→ **Task instructions**: Output every line below exactly.
(begin)
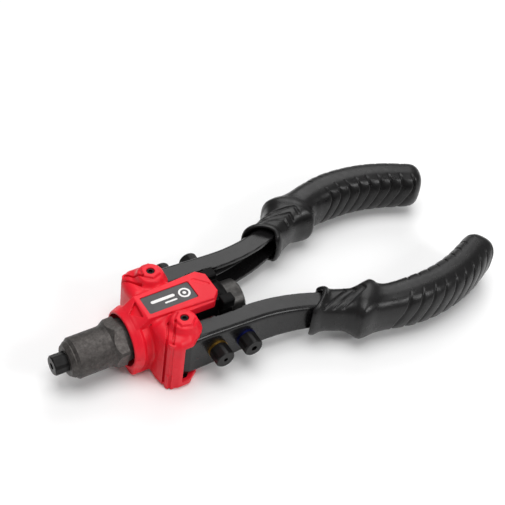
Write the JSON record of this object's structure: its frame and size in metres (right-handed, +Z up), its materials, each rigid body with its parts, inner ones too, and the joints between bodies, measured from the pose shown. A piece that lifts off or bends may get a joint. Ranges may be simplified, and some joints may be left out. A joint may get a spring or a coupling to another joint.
{
  "type": "hand riveter",
  "caption": "Two-handed lever riveter with a steel nose, moulded head cover, channel arms, curved grips and stored nosepieces.",
  "frame": {"origin": "centre of the mouth of the fitted nosepiece, with the arms closed", "axes": "+X from the nose towards the grips along the nose axis, +Y across the tool towards the right arm, +Z up with the tool lying flat and its label on top"},
  "size_m": [0.2948, 0.1284, 0.0464],
  "materials": {
    "cover_red": "satin moulded",
    "arm_black": "gloss black enamel",
    "grip_rubber": "satin moulded rubber",
    "barrel_steel": "dark phosphated steel",
    "nose_steel": "blackened steel",
    "sleeve_steel": "dull turned steel",
    "frame_black": "black oxide steel",
    "inner_steel": "ground steel",
    "bush_brass": "turned bronze",
    "zinc": "bright zinc",
    "label_grey": "dark satin plate",
    "ring_gold": "gold anodised",
    "ring_blue": "blue anodised",
    "ring_green": "green anodised",
    "ring_red": "red anodised"
  },
  "bodies": {
    "head": {"head_frame": "frame_black", "cover_upper": "cover_red", "cover_lower": "cover_red", "label_plate": "label_grey", "pivot_bolt_left": "zinc", "pivot_bolt_right": "zinc", "pivot_nuts": "zinc", "cover_screws": "zinc", "tail_screws": "zinc", "rear_collar": "frame_black", "rear_sleeve": "sleeve_steel", "drawbar": "inner_steel", "jaw_case": "inner_steel", "jaw_spring": "inner_steel"},
    "nose": {"nosepiece_fitted": "nose_steel", "barrel": "barrel_steel", "nose_slide": "inner_steel"},
    "pusher": {"jaw_pusher": "inner_steel"},
    "jaw_1": {"jaw_1": "nose_steel"},
    "jaw_2": {"jaw_2": "nose_steel"},
    "jaw_3": {"jaw_3": "nose_steel"},
    "arm_left": {"arm_left": "arm_black", "sector_left": "inner_steel", "pivot_bush_left": "bush_brass", "sector_pins_left": "inner_steel", "grip_left": "grip_rubber", "weld_nuts_left": "zinc", "spare_nosepiece_left_front": "nose_steel", "size_ring_left_front": "ring_gold", "spare_nosepiece_left_rear": "nose_steel", "size_ring_left_rear": "ring_blue"},
    "arm_right": {"arm_right": "arm_black", "sector_right": "inner_steel", "pivot_bush_right": "bush_brass", "sector_pins_right": "inner_steel", "grip_right": "grip_rubber", "weld_nuts_right": "zinc", "spare_nosepiece_right_front": "nose_steel", "size_ring_right_front": "ring_red", "spare_nosepiece_right_rear": "nose_steel", "size_ring_right_rear": "ring_green"}
  },
  "joints": [
    {"name": "arm_left_hinge", "type": "hinge", "parent": "head", "child": "arm_left", "pos_m": [0.073, -0.0204, 0], "axis": [0, 0, -1], "range_deg": [0, 41]},
    {"name": "arm_right_hinge", "type": "hinge", "parent": "head", "child": "arm_right", "pos_m": [0.073, 0.0204, 0], "axis": [0, 0, 1], "range_deg": [0, 41]},
    {"name": "nose_slide_travel", "type": "slide", "parent": "head", "child": "nose", "axis": [1, 0, 0], "range_m": [0, 0.00788]},
    {"name": "pusher_travel", "type": "slide", "parent": "head", "child": "pusher", "axis": [1, 0, 0], "range_m": [0, 0.002], "stiffness_N_per_m": 1500, "springref_m": -0.003},
    {"name": "jaw_1_travel", "type": "slide", "parent": "head", "child": "jaw_1", "axis": [0.9846, 0.175, 0], "range_m": [0, 0.00204]},
    {"name": "jaw_2_travel", "type": "slide", "parent": "head", "child": "jaw_2", "axis": [0.9846, -0.0875, 0.1516], "range_m": [0, 0.00204]},
    {"name": "jaw_3_travel", "type": "slide", "parent": "head", "child": "jaw_3", "axis": [0.9846, -0.0875, -0.1516], "range_m": [0, 0.00204]}
  ],
  "couplings": [
    {"joint": "arm_right_hinge", "follows": "arm_left_hinge", "ratio": 1},
    {"joint": "nose_slide_travel", "follows": "arm_left_hinge", "m_per_rad": 0.011},
    {"joint": "jaw_1_travel", "follows": "pusher_travel", "ratio": 1.0157},
    {"joint": "jaw_2_travel", "follows": "pusher_travel", "ratio": 1.0157},
    {"joint": "jaw_3_travel", "follows": "pusher_travel", "ratio": 1.0157}
  ]
}
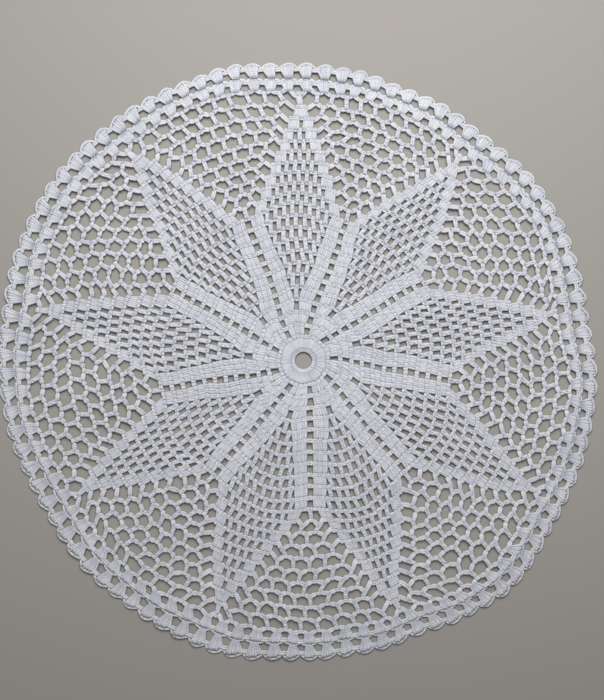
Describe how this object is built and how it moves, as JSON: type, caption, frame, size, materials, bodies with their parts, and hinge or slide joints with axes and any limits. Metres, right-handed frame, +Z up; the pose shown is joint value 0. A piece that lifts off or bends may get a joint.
(end)
→ **Full output**:
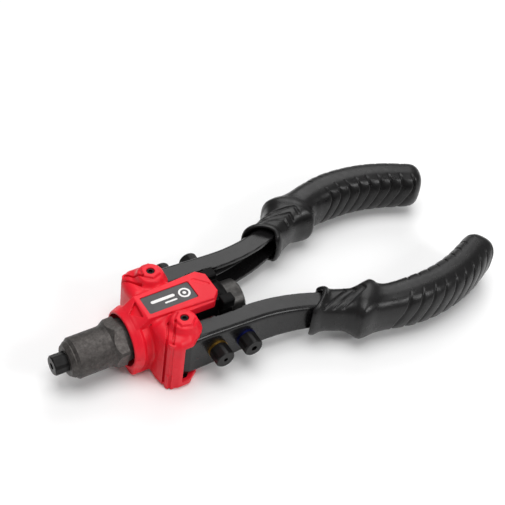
Write the JSON record of this object's structure: its frame and size in metres (right-handed, +Z up), its materials, each rigid body with its parts, inner ones too, and the joints between bodies, measured from the pose shown. A piece that lifts off or bends may get a joint. Ranges may be simplified, and some joints may be left out. A joint may get a spring or a coupling to another joint.
{
  "type": "hand riveter",
  "caption": "Two-handed lever riveter with a steel nose, moulded head cover, channel arms, curved grips and stored nosepieces.",
  "frame": {"origin": "centre of the mouth of the fitted nosepiece, with the arms closed", "axes": "+X from the nose towards the grips along the nose axis, +Y across the tool towards the right arm, +Z up with the tool lying flat and its label on top"},
  "size_m": [0.2948, 0.1284, 0.0464],
  "materials": {
    "cover_red": "satin moulded",
    "arm_black": "gloss black enamel",
    "grip_rubber": "satin moulded rubber",
    "barrel_steel": "dark phosphated steel",
    "nose_steel": "blackened steel",
    "sleeve_steel": "dull turned steel",
    "frame_black": "black oxide steel",
    "inner_steel": "ground steel",
    "bush_brass": "turned bronze",
    "zinc": "bright zinc",
    "label_grey": "dark satin plate",
    "ring_gold": "gold anodised",
    "ring_blue": "blue anodised",
    "ring_green": "green anodised",
    "ring_red": "red anodised"
  },
  "bodies": {
    "head": {"head_frame": "frame_black", "cover_upper": "cover_red", "cover_lower": "cover_red", "label_plate": "label_grey", "pivot_bolt_left": "zinc", "pivot_bolt_right": "zinc", "pivot_nuts": "zinc", "cover_screws": "zinc", "tail_screws": "zinc", "rear_collar": "frame_black", "rear_sleeve": "sleeve_steel", "drawbar": "inner_steel", "jaw_case": "inner_steel", "jaw_spring": "inner_steel"},
    "nose": {"nosepiece_fitted": "nose_steel", "barrel": "barrel_steel", "nose_slide": "inner_steel"},
    "pusher": {"jaw_pusher": "inner_steel"},
    "jaw_1": {"jaw_1": "nose_steel"},
    "jaw_2": {"jaw_2": "nose_steel"},
    "jaw_3": {"jaw_3": "nose_steel"},
    "arm_left": {"arm_left": "arm_black", "sector_left": "inner_steel", "pivot_bush_left": "bush_brass", "sector_pins_left": "inner_steel", "grip_left": "grip_rubber", "weld_nuts_left": "zinc", "spare_nosepiece_left_front": "nose_steel", "size_ring_left_front": "ring_gold", "spare_nosepiece_left_rear": "nose_steel", "size_ring_left_rear": "ring_blue"},
    "arm_right": {"arm_right": "arm_black", "sector_right": "inner_steel", "pivot_bush_right": "bush_brass", "sector_pins_right": "inner_steel", "grip_right": "grip_rubber", "weld_nuts_right": "zinc", "spare_nosepiece_right_front": "nose_steel", "size_ring_right_front": "ring_red", "spare_nosepiece_right_rear": "nose_steel", "size_ring_right_rear": "ring_green"}
  },
  "joints": [
    {"name": "arm_left_hinge", "type": "hinge", "parent": "head", "child": "arm_left", "pos_m": [0.073, -0.0204, 0], "axis": [0, 0, -1], "range_deg": [0, 41]},
    {"name": "arm_right_hinge", "type": "hinge", "parent": "head", "child": "arm_right", "pos_m": [0.073, 0.0204, 0], "axis": [0, 0, 1], "range_deg": [0, 41]},
    {"name": "nose_slide_travel", "type": "slide", "parent": "head", "child": "nose", "axis": [1, 0, 0], "range_m": [0, 0.00788]},
    {"name": "pusher_travel", "type": "slide", "parent": "head", "child": "pusher", "axis": [1, 0, 0], "range_m": [0, 0.002], "stiffness_N_per_m": 1500, "springref_m": -0.003},
    {"name": "jaw_1_travel", "type": "slide", "parent": "head", "child": "jaw_1", "axis": [0.9846, 0.175, 0], "range_m": [0, 0.00204]},
    {"name": "jaw_2_travel", "type": "slide", "parent": "head", "child": "jaw_2", "axis": [0.9846, -0.0875, 0.1516], "range_m": [0, 0.00204]},
    {"name": "jaw_3_travel", "type": "slide", "parent": "head", "child": "jaw_3", "axis": [0.9846, -0.0875, -0.1516], "range_m": [0, 0.00204]}
  ],
  "couplings": [
    {"joint": "arm_right_hinge", "follows": "arm_left_hinge", "ratio": 1},
    {"joint": "nose_slide_travel", "follows": "arm_left_hinge", "m_per_rad": 0.011},
    {"joint": "jaw_1_travel", "follows": "pusher_travel", "ratio": 1.0157},
    {"joint": "jaw_2_travel", "follows": "pusher_travel", "ratio": 1.0157},
    {"joint": "jaw_3_travel", "follows": "pusher_travel", "ratio": 1.0157}
  ]
}
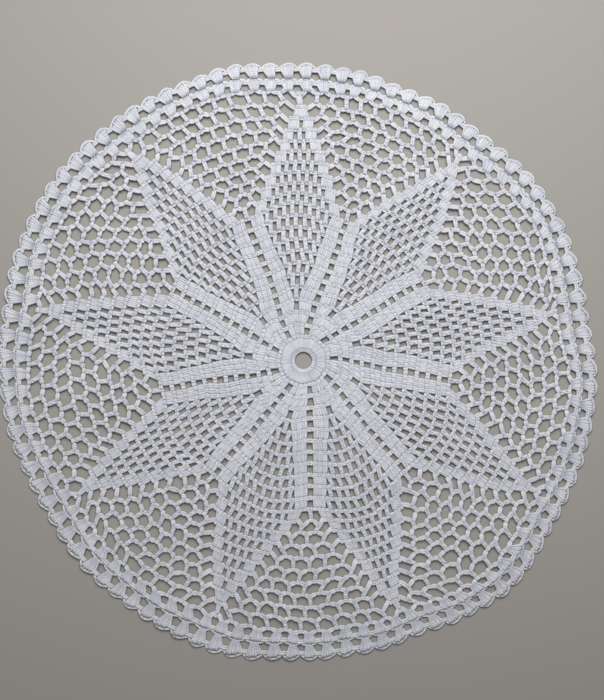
Describe how this object is built and how it moves, as JSON: type, caption, frame, size, materials, bodies with their parts, and hinge or slide joints with axes and any limits. Metres, right-handed frame, +Z up; the pose shown is joint value 0. A piece that lifts off or bends may get a joint.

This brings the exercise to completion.